-- Exercise directions --
From the listing below, copy only the lines from the line that contains "make_reflector(reflector_axis)" to the line that contains "if empty is", counting those two lines as part of the copy.
══════
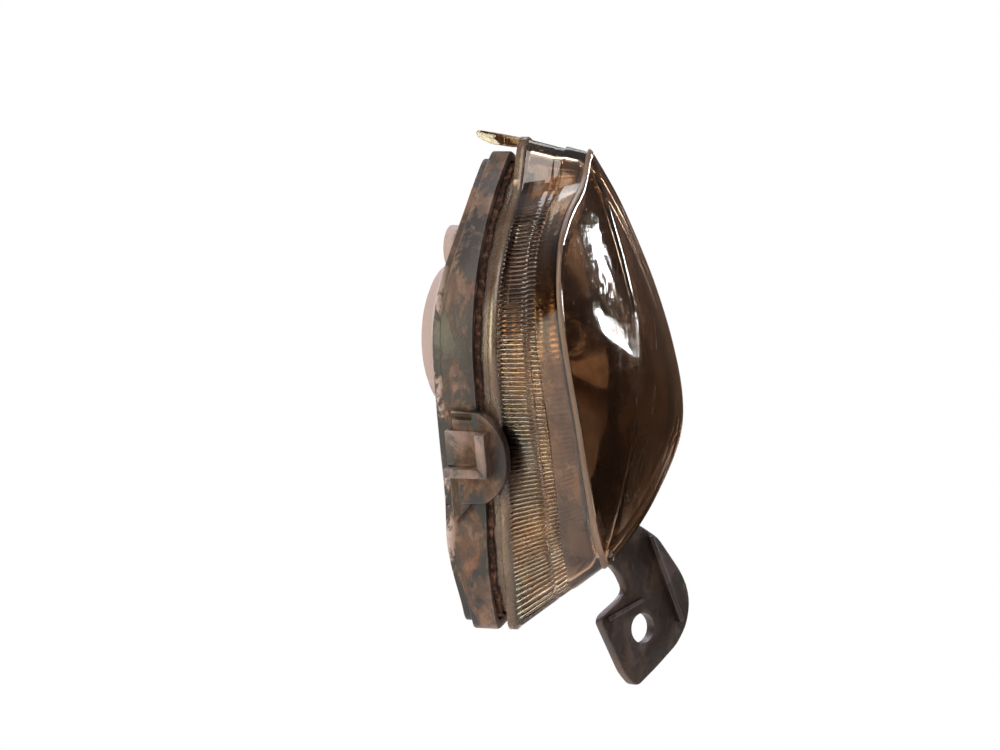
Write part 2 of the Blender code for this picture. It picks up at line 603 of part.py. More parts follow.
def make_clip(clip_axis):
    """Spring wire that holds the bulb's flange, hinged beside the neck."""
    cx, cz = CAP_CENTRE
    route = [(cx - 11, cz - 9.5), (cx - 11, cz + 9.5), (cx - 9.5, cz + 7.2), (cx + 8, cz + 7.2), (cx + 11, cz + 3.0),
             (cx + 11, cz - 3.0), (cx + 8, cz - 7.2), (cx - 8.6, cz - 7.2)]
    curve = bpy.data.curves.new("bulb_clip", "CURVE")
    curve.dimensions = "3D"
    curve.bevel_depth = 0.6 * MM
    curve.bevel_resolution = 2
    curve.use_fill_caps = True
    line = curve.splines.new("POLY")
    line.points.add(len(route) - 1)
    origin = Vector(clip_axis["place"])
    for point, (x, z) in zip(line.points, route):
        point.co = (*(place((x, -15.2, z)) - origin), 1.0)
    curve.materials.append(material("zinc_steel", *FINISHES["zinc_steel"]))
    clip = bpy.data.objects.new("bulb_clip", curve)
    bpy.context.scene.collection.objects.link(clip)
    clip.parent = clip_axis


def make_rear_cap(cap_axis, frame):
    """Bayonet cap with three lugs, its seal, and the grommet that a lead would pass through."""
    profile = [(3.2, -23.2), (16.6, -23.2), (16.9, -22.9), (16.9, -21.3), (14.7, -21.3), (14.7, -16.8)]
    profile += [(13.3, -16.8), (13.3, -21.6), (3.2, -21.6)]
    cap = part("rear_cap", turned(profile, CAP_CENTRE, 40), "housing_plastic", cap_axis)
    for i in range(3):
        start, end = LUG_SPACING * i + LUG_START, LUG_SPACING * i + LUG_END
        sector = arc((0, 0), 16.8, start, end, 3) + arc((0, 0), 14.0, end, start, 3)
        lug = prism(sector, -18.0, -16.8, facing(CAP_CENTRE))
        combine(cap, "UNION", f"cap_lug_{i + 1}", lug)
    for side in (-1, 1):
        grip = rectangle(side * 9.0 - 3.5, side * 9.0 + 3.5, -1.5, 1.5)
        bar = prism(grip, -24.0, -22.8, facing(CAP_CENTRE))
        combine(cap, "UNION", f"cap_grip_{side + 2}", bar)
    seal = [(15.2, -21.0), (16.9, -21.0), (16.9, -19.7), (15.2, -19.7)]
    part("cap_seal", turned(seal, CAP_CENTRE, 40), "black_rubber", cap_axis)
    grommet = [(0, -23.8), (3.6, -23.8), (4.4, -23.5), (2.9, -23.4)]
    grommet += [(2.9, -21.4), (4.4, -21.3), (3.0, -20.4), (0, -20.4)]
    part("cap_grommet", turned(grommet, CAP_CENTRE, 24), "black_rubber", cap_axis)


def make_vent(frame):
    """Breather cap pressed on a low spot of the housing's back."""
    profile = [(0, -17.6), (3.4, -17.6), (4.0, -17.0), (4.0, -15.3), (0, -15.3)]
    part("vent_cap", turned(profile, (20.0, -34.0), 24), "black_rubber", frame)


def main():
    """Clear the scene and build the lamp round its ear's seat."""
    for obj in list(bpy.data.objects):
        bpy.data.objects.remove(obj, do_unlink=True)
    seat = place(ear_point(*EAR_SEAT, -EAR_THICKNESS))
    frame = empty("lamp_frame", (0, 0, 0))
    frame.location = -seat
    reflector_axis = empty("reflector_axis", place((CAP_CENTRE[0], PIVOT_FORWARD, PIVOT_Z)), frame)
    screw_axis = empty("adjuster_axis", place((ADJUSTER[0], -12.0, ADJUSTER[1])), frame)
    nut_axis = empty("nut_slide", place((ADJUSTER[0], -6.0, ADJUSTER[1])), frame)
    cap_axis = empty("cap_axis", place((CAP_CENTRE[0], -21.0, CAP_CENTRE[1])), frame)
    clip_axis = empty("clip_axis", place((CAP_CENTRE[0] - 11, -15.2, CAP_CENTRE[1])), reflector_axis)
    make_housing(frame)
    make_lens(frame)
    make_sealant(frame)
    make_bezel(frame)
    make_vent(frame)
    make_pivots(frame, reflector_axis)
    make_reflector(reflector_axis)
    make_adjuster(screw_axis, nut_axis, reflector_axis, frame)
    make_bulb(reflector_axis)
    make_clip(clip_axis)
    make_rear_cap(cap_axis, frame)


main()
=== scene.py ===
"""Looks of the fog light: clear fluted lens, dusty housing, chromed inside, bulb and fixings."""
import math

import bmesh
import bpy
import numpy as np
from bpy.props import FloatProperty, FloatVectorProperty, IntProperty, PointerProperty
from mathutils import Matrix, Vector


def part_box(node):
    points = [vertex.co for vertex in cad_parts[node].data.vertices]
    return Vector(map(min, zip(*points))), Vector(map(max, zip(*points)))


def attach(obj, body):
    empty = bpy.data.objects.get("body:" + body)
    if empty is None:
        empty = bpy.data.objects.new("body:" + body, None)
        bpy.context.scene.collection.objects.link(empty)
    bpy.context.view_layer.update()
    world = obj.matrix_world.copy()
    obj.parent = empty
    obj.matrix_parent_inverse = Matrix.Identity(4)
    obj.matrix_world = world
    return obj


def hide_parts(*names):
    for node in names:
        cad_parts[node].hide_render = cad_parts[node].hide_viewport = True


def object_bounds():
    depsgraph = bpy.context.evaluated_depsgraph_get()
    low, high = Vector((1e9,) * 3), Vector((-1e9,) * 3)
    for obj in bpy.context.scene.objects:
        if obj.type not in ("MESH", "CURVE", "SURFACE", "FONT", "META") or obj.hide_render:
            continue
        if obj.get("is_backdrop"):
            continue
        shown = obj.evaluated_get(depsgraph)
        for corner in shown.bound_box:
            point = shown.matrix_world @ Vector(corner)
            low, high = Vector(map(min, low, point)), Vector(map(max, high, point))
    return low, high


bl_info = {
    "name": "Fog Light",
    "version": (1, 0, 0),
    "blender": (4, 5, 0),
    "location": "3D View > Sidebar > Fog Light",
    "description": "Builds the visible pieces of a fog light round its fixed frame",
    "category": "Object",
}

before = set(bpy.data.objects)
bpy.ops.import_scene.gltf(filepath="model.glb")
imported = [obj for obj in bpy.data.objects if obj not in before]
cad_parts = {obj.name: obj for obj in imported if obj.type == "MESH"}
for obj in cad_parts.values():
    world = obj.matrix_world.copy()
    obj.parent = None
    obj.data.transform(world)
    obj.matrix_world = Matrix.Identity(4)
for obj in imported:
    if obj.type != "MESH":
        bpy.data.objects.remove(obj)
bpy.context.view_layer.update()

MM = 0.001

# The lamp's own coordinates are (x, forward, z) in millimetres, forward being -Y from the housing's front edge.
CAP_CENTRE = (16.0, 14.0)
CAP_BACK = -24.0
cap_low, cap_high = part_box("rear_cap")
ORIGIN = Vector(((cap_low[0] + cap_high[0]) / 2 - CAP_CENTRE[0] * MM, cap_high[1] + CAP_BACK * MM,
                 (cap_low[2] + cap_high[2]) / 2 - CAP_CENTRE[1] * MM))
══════
-- Response to the task --
    make_reflector(reflector_axis)
    make_adjuster(screw_axis, nut_axis, reflector_axis, frame)
    make_bulb(reflector_axis)
    make_clip(clip_axis)
    make_rear_cap(cap_axis, frame)


main()
=== scene.py ===
"""Looks of the fog light: clear fluted lens, dusty housing, chromed inside, bulb and fixings."""
import math

import bmesh
import bpy
import numpy as np
from bpy.props import FloatProperty, FloatVectorProperty, IntProperty, PointerProperty
from mathutils import Matrix, Vector


def part_box(node):
    points = [vertex.co for vertex in cad_parts[node].data.vertices]
    return Vector(map(min, zip(*points))), Vector(map(max, zip(*points)))


def attach(obj, body):
    empty = bpy.data.objects.get("body:" + body)
    if empty is None:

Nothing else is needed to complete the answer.